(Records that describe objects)
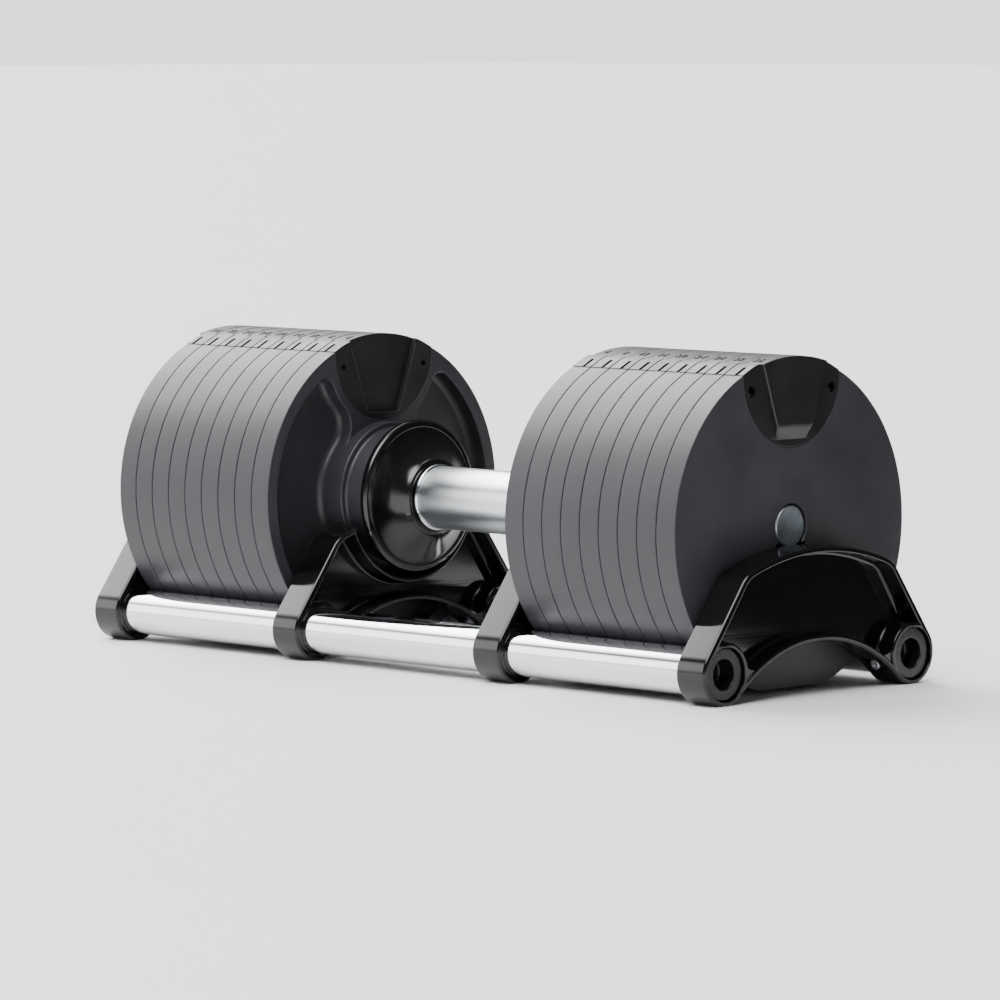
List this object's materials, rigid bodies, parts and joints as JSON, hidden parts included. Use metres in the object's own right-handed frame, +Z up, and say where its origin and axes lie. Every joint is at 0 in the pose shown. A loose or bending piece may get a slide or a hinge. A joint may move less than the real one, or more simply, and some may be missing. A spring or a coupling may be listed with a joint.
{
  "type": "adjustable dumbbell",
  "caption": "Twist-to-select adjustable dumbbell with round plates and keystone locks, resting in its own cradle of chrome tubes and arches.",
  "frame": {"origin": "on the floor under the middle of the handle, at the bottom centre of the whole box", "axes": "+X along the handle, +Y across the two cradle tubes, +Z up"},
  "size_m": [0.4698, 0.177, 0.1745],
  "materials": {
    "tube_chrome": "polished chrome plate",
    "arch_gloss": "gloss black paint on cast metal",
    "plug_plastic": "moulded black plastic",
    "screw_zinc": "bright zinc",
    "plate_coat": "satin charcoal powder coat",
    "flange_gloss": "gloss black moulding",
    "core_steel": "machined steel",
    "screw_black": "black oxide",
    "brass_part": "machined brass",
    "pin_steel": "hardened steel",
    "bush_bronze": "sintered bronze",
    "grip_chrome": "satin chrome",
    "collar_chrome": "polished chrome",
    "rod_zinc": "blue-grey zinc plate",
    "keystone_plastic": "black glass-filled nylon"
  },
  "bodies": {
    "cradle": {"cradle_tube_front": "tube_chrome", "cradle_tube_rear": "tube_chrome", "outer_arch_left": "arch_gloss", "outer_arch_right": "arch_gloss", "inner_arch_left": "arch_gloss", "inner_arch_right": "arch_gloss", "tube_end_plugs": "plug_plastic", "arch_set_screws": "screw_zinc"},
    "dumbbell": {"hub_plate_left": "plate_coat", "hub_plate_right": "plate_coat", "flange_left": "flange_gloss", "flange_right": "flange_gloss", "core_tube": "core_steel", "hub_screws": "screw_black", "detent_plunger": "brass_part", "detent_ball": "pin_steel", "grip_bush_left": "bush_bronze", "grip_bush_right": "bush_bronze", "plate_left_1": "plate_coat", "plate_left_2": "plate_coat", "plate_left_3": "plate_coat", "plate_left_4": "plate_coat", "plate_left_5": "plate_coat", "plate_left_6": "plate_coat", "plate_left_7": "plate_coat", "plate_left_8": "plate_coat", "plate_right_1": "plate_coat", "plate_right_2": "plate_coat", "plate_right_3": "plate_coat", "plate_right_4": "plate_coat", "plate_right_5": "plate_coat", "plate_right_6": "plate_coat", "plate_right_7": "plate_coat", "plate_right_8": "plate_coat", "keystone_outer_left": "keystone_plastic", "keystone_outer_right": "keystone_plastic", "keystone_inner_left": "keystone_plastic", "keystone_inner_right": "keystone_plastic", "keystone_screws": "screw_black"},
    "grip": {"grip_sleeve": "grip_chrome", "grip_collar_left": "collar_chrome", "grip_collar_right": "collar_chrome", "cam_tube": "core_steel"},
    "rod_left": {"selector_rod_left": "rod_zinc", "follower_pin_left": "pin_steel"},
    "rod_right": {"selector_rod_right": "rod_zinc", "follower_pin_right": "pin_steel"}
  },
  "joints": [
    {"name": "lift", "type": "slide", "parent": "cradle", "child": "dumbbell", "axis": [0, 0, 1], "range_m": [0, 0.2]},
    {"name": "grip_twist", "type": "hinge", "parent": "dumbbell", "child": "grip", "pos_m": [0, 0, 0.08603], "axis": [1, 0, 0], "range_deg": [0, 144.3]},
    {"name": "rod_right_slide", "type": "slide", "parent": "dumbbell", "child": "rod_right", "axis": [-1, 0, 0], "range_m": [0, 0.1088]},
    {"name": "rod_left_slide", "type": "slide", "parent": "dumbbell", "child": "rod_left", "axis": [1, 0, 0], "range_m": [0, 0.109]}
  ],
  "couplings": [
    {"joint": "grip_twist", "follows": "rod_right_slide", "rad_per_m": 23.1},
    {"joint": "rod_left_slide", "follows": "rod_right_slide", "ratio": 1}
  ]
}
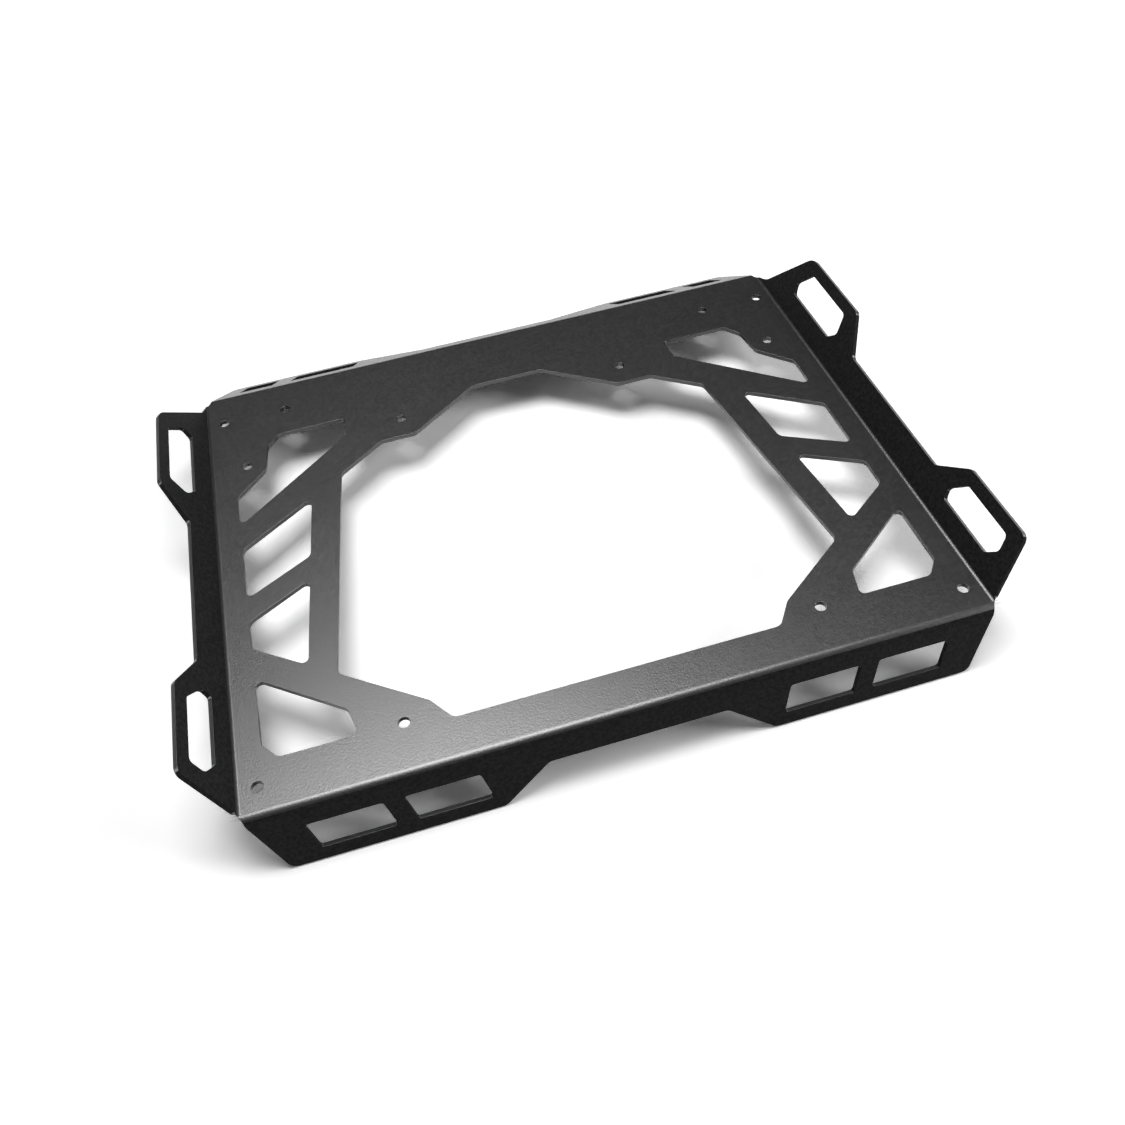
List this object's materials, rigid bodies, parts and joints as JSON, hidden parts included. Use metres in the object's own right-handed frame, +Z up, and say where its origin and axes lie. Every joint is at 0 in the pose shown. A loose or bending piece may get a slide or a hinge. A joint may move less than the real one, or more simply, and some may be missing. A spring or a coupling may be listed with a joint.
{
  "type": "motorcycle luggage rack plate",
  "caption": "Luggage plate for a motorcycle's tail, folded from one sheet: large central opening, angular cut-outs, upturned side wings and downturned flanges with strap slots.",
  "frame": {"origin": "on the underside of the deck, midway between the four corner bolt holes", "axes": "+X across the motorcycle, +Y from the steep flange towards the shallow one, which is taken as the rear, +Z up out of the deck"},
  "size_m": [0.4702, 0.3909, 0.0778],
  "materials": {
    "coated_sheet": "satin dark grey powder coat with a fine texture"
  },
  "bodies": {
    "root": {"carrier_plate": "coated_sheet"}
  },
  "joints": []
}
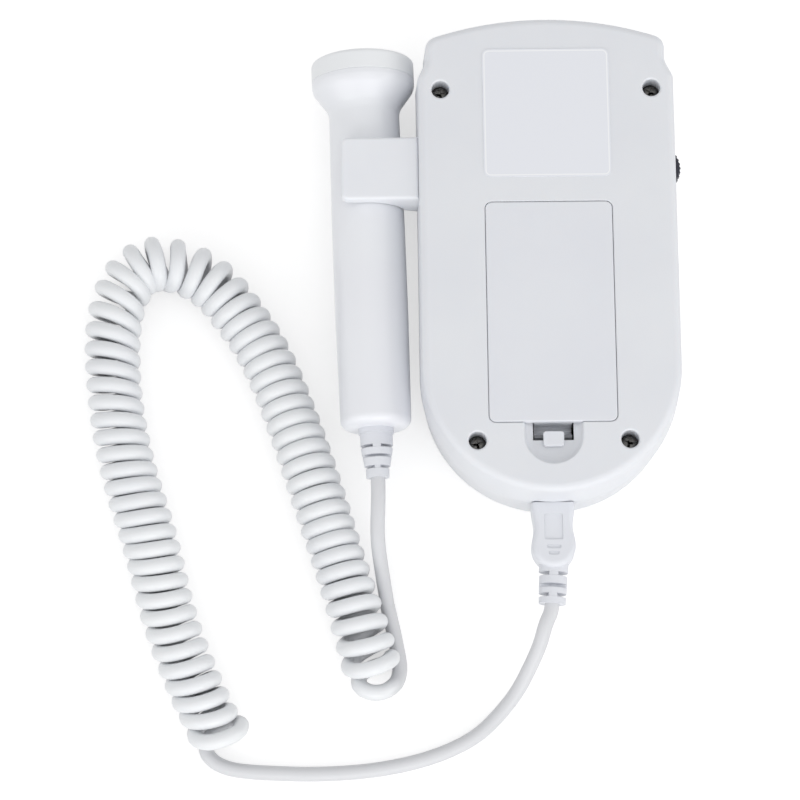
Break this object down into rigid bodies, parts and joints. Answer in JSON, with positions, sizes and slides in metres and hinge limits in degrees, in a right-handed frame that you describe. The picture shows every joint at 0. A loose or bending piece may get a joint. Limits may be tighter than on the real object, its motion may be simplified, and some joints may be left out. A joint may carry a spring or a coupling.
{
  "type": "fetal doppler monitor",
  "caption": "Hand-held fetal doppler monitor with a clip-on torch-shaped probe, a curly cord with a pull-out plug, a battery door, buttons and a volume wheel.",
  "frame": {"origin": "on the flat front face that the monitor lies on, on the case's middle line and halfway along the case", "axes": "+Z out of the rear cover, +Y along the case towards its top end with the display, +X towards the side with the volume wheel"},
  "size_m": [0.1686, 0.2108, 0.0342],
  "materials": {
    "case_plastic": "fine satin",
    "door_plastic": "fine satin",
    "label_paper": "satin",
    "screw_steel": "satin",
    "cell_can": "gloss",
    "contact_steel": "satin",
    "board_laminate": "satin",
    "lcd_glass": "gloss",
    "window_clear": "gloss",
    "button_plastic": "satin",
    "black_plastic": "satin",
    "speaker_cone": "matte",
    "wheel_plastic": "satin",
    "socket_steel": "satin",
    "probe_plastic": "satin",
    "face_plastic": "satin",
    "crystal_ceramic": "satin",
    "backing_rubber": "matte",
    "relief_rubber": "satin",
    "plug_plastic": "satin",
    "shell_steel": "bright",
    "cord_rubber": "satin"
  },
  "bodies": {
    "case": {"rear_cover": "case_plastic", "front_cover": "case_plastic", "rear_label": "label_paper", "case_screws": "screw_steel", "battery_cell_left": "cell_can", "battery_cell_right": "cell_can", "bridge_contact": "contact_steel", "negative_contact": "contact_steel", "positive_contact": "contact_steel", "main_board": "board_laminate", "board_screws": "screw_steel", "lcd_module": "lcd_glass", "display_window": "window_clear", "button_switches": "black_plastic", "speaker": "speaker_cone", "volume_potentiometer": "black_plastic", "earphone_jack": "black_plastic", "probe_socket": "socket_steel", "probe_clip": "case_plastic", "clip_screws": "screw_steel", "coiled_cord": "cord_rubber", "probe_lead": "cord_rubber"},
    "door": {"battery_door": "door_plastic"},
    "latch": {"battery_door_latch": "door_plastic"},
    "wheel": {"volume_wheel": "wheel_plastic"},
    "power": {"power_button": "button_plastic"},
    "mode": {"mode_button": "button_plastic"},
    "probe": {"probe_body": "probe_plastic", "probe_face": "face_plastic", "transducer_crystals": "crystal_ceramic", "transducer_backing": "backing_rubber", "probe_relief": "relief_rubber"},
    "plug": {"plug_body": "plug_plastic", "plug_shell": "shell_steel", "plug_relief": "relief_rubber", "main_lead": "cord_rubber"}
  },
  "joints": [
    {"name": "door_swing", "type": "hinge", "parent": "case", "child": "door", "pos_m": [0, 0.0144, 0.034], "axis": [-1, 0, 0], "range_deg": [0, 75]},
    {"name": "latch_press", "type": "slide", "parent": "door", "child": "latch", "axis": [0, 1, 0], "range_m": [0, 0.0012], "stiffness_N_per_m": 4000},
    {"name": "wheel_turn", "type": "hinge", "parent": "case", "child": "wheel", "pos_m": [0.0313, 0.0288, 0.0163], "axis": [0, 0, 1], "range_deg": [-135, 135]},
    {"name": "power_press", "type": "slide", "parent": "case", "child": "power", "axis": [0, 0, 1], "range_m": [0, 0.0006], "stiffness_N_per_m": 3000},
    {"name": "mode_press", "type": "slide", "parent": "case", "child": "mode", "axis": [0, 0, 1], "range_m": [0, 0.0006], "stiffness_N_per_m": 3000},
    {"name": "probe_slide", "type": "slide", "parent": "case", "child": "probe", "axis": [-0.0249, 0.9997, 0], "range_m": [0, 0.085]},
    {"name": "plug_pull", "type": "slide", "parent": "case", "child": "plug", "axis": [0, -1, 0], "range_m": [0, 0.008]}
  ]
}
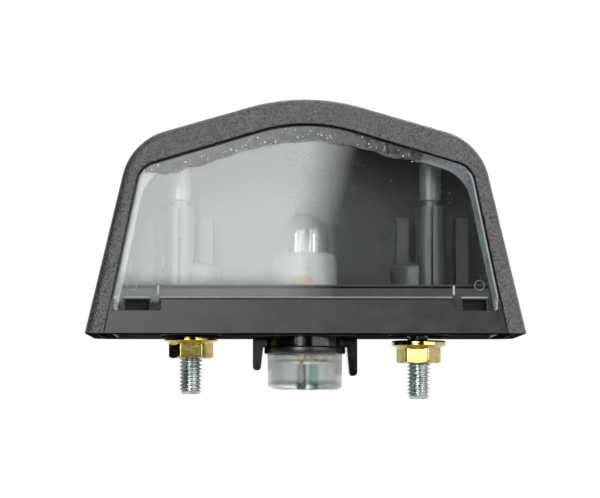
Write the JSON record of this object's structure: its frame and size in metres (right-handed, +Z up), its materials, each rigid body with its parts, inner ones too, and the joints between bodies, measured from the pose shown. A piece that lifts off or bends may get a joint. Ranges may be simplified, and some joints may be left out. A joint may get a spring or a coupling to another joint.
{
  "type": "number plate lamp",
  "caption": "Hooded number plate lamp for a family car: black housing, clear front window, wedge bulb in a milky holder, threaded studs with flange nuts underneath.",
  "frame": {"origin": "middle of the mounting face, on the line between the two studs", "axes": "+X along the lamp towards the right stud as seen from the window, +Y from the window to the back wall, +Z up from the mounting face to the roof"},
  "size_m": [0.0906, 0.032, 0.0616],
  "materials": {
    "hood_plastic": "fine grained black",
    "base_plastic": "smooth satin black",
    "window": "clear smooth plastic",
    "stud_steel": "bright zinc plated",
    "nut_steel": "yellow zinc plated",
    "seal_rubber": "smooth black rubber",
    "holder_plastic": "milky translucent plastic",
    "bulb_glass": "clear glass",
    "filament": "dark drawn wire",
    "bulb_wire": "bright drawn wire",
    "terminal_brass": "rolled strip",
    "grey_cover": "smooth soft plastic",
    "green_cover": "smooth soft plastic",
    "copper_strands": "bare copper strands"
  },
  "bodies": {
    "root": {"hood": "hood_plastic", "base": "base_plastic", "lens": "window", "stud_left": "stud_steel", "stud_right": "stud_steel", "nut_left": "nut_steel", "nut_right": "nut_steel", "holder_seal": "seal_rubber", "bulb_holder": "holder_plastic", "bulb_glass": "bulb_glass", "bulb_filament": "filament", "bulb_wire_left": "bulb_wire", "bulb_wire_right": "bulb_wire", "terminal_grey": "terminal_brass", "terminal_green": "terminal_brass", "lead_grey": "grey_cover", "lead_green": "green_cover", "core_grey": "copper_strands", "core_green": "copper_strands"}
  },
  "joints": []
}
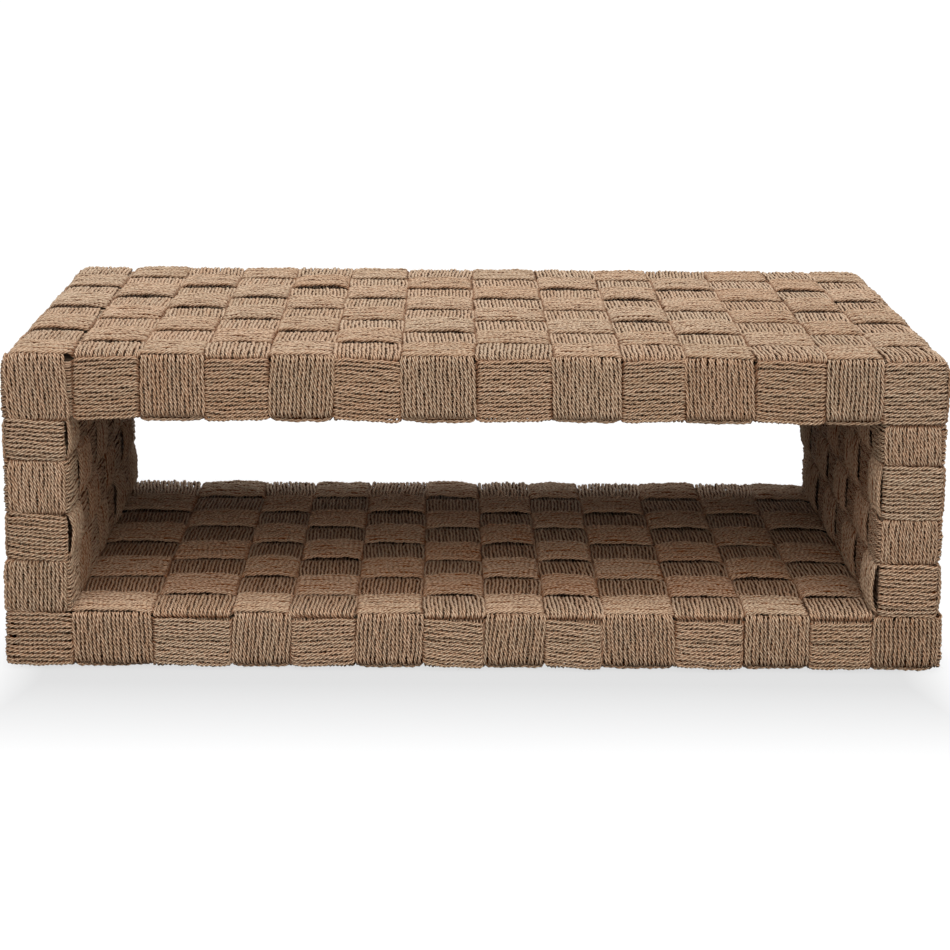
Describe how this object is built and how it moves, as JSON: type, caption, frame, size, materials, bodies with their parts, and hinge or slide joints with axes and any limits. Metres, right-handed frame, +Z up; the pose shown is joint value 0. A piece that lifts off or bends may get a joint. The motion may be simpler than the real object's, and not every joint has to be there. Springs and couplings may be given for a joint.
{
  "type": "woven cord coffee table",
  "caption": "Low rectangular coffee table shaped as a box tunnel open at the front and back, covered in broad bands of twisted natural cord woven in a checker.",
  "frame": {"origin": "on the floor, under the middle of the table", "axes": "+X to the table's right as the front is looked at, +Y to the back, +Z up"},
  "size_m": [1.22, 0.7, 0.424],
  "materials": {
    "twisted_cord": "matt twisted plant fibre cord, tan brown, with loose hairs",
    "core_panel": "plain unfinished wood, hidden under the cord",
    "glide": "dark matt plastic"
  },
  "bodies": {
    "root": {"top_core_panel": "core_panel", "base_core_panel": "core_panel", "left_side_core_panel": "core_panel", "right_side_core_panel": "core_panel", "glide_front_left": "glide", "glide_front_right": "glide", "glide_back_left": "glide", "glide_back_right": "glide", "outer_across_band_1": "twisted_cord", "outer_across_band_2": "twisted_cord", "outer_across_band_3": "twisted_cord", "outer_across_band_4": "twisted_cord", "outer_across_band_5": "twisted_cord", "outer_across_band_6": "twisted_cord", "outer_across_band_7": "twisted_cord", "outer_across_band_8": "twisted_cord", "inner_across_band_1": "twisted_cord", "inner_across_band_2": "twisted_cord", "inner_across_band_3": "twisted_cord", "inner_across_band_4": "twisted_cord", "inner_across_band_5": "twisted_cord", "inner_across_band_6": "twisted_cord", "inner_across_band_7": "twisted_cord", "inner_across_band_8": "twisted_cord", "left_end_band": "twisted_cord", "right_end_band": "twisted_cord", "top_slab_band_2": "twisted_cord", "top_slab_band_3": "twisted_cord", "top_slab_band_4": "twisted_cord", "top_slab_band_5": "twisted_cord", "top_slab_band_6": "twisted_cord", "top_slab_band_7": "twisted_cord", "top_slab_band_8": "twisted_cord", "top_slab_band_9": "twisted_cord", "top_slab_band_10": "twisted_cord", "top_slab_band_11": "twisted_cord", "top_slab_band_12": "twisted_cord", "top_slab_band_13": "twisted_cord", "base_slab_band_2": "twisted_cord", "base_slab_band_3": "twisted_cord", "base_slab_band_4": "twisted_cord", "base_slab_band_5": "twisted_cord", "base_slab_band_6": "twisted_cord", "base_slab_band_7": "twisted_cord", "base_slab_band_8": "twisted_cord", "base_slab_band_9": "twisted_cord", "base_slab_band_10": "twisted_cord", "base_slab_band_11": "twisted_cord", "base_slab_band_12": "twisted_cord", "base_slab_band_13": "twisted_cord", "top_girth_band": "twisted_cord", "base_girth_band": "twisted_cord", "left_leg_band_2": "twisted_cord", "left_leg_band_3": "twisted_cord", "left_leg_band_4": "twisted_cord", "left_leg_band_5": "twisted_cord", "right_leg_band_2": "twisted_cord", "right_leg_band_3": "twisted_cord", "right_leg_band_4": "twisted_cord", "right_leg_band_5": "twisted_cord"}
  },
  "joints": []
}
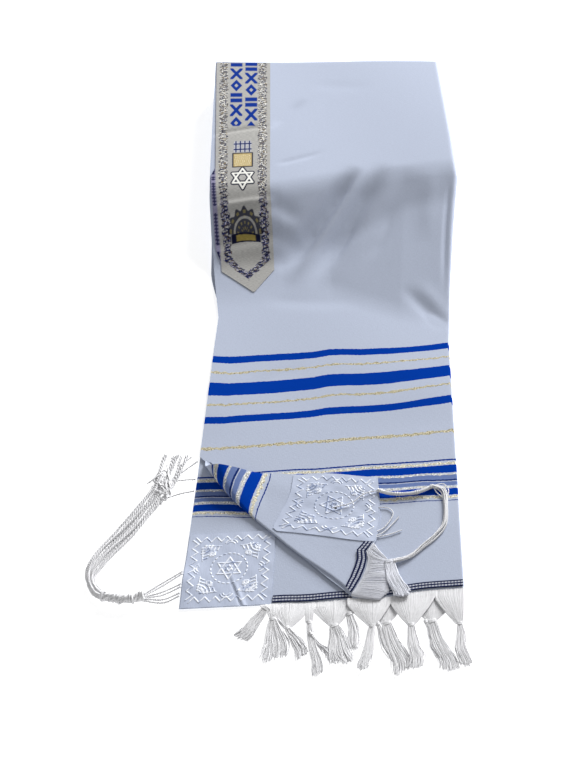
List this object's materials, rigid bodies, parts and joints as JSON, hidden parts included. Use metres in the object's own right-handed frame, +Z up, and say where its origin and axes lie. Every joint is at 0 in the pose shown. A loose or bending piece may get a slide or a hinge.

### Aim of the exercise
In the data above, how many lines contain the string "between"? Answer with the number only.

### Full answer
3